Mieter kann sich nicht auf leer stehende Wohnung berufen
Dem steht nicht der Einwand des Mieters entgegen, dass diese Wohnung bereits seit mehreren Jahren leer gestanden hat. Denn für den Vermieter würde die Weitervermietung erschwert, wenn er diese Maßnahmen im Badezimmer der darunter befindlichen Wohnung nicht durchführe.
Nach Angabe eines Sprechers hat das LG Wuppertal nun die im Hinweis angekündigte Entscheidung zulasten des Mieters getroffen.
(LG Wuppertal, Hinweisbeschluss v. 29.08.2023, 8 S 5/23).
Einordnung dieser Entscheidung
Aus dem Beschluss ergibt sich, dass behinderte Menschen nicht immer von ihrem Vermieter verlangen können, dass er ihnen die Durchführung von baulichen Veränderungen erlaubt, wie den Einbau einer barrierefreien Dusche. Inwieweit sie einen Anspruch darauf haben, hängt vielmehr von einer umfassenden Interessensabwägung im Einzelfall ab. Hierbei sind ebenfalls die Interessen der übrigen Mieter zu berücksichtigen. Die Auffassung vertritt auch der Gesetzgeber (vgl. BT-Drucksache 14/5663, Seite 78).
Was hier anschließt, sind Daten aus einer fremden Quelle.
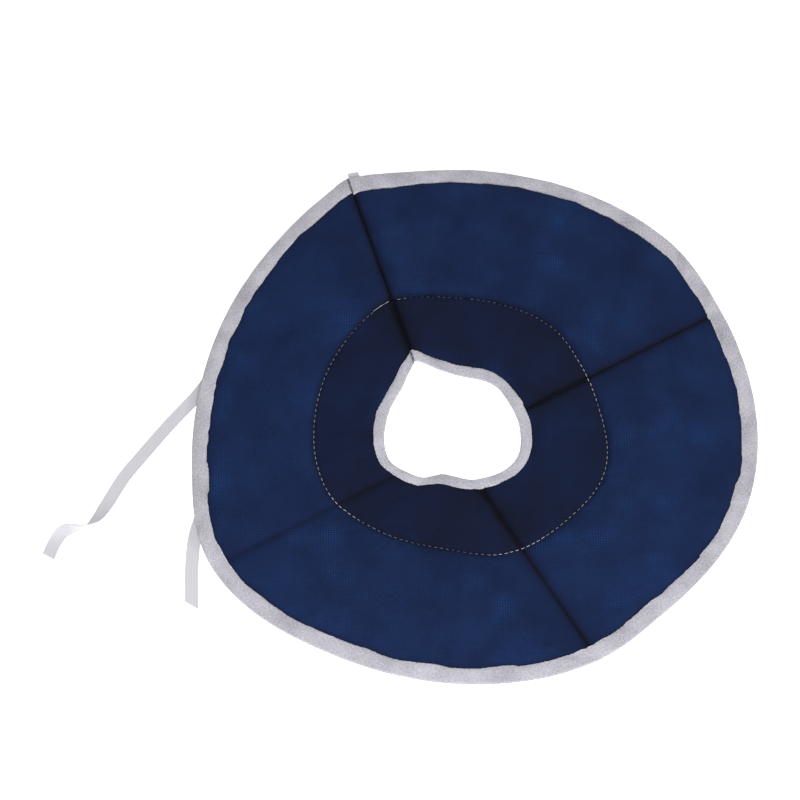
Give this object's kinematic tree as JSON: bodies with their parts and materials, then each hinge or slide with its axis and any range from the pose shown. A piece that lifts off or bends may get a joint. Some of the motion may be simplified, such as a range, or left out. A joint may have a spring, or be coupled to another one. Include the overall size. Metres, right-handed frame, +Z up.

Dass die vom Vermieter angeführten Interessen erheblich sein müssen, ergibt sich aus einem Fall, in dem um den Einbau einer Rampe im Innenhof von insgesamt 23 Metern Länge im Eingangsbereich eines Mietobjektes ging. Das Landgericht Berlin entschied mit Urteil v. 21.10.2022, 66 S 75/22, dass der Vermieter dieser Maßnahme zustimmen muss, um Mieter einen barrierefreien Zugang zu ermöglichen. Die vom Vermieter vorgebrachten ästhetischen Bedenken mussten gegenüber dem Interesse des Mieters zurückstehen.
Praxishinweis:
Mieter mit Behinderung sollten in ihrem Antrag eingehend darlegen, weshalb sie auf die von ihnen begehrte bauliche Veränderung für sie wirklich erforderlich ist und dabei Belange des Vermieters und Nachbarn berücksichtigen. Wenn der Vermieter gewichtige Gegenargumente – wie konkrete bauliche Besonderheiten – vorbringt, sollte geprüft und schriftlich festgehalten werden, inwieweit Alternativen leichter zu realisieren sind. Hierzu gehört etwa die Montage von Haltegriffen an einer Badewanne und der Einsatz eines Hubliftes. Zudem sollten Mieter bedenken, dass sie bei Beendigung des Mietverhältnisses normalerweise wieder den ursprünglichen Zustand der Mietsache wiederherstellen müssen. Anders ist das, wenn sie mit ihrem Vermieter eine andere Vereinbarung getroffen haben (vgl. Lützenkirchen/Selk in: Erman BGB, Kommentar, 17. Auflage 2023, § 554 BGB Rd. 12).